You have to create the refusal demand yourself -- there is no official form. It should be actually filed, not merely mailed, by the deadline. Whether mailing inside the time limit is legally sufficient has never been decided, and is unclear. So, it is best to actually have the refusal demand in the clerk of courts hands by the deadline.

The lawyer handling your case should file the refusal demand for you. But, if time is short and you don't have a lawyer yet, you can do it yourself:

Just write your address on a sheet of paper, address the document to the clerk of courts, and then write, "I hereby request a hearing on my alleged refusal to submit to a chemical test." Then sign it -- and make sure you get it to the clerk in time.

It's a good idea to make a copy of the demand. When you file the original, ask the clerk to time stamp the copy you're keeping, as proof of filing. If you mail it in -- send it certified mail.

So, what's a refusal hearing?

It is a hearing in court about whether the officer was legally entitled to request a test of you. It is a very important stage in defending your drunk driving case, and is important itself as a defense of your right to drive.

There are specific issues at refusal hearings, including whether the officer was entitled to stop you, whether there was probable cause for the arrest, whether you were properly informed under the Implied Consent Law about your legal rights and the duties of the police, and whether you actually refused.

There may be other defenses to refusals, as well. If, for example, you were willing to take a different form of test, this could be a Constitutional defense to a refusal case. This, and other refusal defenses, are covered in detail in this page of the OWIdefense.com website.

I Refused the Test -- Can I Win The Case?

Refusing a breath or blood test -- what's known as a "refusal" case -- can give you special defenses and advantages that exist in no other type of drunk driving case. Your lawyer can cross-examine the arresting officer, and anyone else who might be a witness, before the case goes to court. Not only can that help prepare your defense, it can create evidence that can be used in court to win.

A refusal case is legally regarded as a separate lawsuit from the drunk driving case. In Wisconsin, it is even categorized as a different type of case. A refusal case -- that is, the lawsuit seeking to revoke your operating privileges as a penalty for refusing (it's the one that the police officer commences by issuing to you the pink "Notice of Intent to Revoke" form and filing a copy with the court) -- is considered a "special proceeding." Under Wisconsin's statutes, "special proceedings" are, for the most part, governed by the same rules as ordinary civil lawsuits. In contrast, a drunk driving case is either a civil forfeiture or criminal case.
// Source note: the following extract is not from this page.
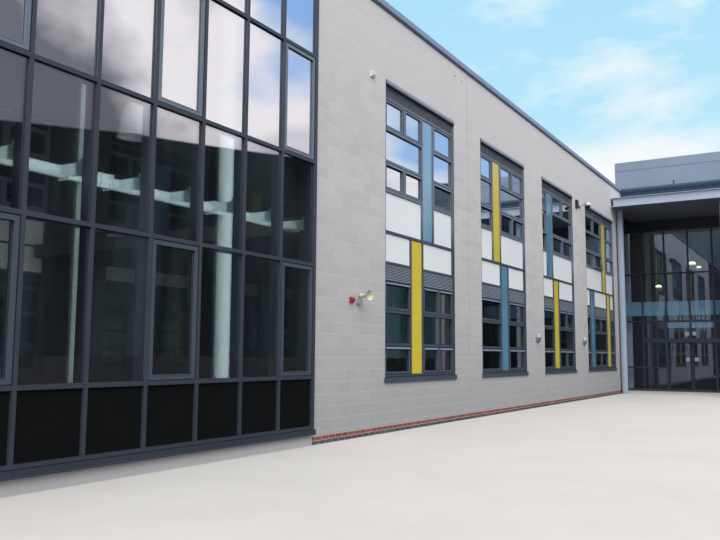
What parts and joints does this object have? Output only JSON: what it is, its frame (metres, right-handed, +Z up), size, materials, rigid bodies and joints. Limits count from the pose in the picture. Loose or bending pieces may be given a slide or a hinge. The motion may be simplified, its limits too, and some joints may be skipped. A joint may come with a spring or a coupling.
{
  "type": "two-storey school building",
  "caption": "Flat-roofed school wing with tall window strips and a glazed hall, joined to an entrance block with a canopy and sliding doors.",
  "frame": {"origin": "centre of the footprint, at ground level", "axes": "+X along the wing's front towards the entrance block, +Y into the building, +Z up"},
  "size_m": [39.69, 18.29, 10.93],
  "materials": {
    "blockwork": "fair-faced concrete blocks",
    "concrete": "concrete",
    "roofing": "grey membrane",
    "coping_metal": "satin powder coat",
    "dark_frame": "satin powder coat",
    "window_glass": "clear",
    "white_panel": "satin powder coat",
    "blue_panel": "satin powder coat",
    "yellow_panel": "satin powder coat",
    "black_panel": "back-painted",
    "pale_steel": "gloss paint",
    "canopy_metal": "satin powder coat",
    "soffit_board": "satin powder coat",
    "parapet_panel": "satin powder coat",
    "spandrel_panel": "satin",
    "plant_cladding": "satin powder coat",
    "white_fitting": "satin",
    "fitting_grey": "satin"
  },
  "bodies": {
    "building": {"front_wall_piers": "blockwork", "front_wall_bands": "blockwork", "back_wall_piers": "blockwork", "back_wall_bands": "blockwork", "left_end_wall": "blockwork", "right_end_wall": "blockwork", "entrance_back_wall": "blockwork", "entrance_side_wall": "blockwork", "porch_return_wall": "blockwork", "ground_floor": "concrete", "first_floor": "concrete", "entrance_floors": "concrete", "link_floors": "concrete", "entrance_threshold": "concrete", "roof_deck": "roofing", "entrance_roof": "roofing", "wall_coping": "coping_metal", "window_frames": "dark_frame", "window_sashes": "dark_frame", "window_sills": "dark_frame", "window_heads": "dark_frame", "louvre_bands": "dark_frame", "curtain_wall_frame": "dark_frame", "curtain_wall_sashes": "dark_frame", "curtain_wall_sill": "dark_frame", "entrance_frame": "dark_frame", "door_header": "dark_frame", "window_glass": "window_glass", "curtain_wall_glass": "window_glass", "entrance_glass": "window_glass", "white_panels": "white_panel", "blue_fins": "blue_panel", "yellow_fins": "yellow_panel", "curtain_wall_base_panels": "black_panel", "hall_columns": "pale_steel", "hall_tube": "pale_steel", "hall_brackets": "pale_steel", "entrance_column": "pale_steel", "canopy_roof": "canopy_metal", "canopy_columns": "canopy_metal", "porch_soffit": "soffit_board", "porch_bulkhead": "soffit_board", "entrance_parapet": "parapet_panel", "entrance_spandrels": "spandrel_panel", "plant_room": "plant_cladding", "wall_lights": "white_fitting", "loudspeaker": "white_fitting", "security_camera": "white_fitting", "alarm_boxes": "fitting_grey"},
    "left entrance door": {"door_left_leaf": "dark_frame", "door_left_glass": "window_glass"},
    "right entrance door": {"door_right_leaf": "dark_frame", "door_right_glass": "window_glass"}
  },
  "joints": [
    {"name": "left door slide", "type": "slide", "parent": "building", "child": "left entrance door", "axis": [0, 1, 0], "range_m": [0, 1]},
    {"name": "right door slide", "type": "slide", "parent": "building", "child": "right entrance door", "axis": [0, -1, 0], "range_m": [0, 1]}
  ],
  "couplings": [
    {"joint": "right door slide", "follows": "left door slide", "ratio": 1}
  ]
}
This makes a big difference. In the drunk driving case itself, whether a first offense forfeiture violation or a second or subsequent offense criminal prosecution, very little "discovery" is allowed before trial. That puts the defense at a big disadvantage. However, if there is also a refusal case pending from the same arrest, things change: the driver can take depositions of the police officers -- essentially cross-examining the police before the trial -- as well as requiring sworn answers to written questions and the production of documents such as police field sobriety test training manuals.

Not only does this allow the defense to be better prepared, it can sometimes mean the difference between winning and losing the case. When the defense has taken the arresting officer's deposition, it knows before the trial what he's going to say. That can allow the defense to prepare to discredit the officer's testimony, as well as allowing the use of his deposition statements to discredit the officer's credibility if he changes his story.

And it can even, in some circumstances, keep the case from coming to court.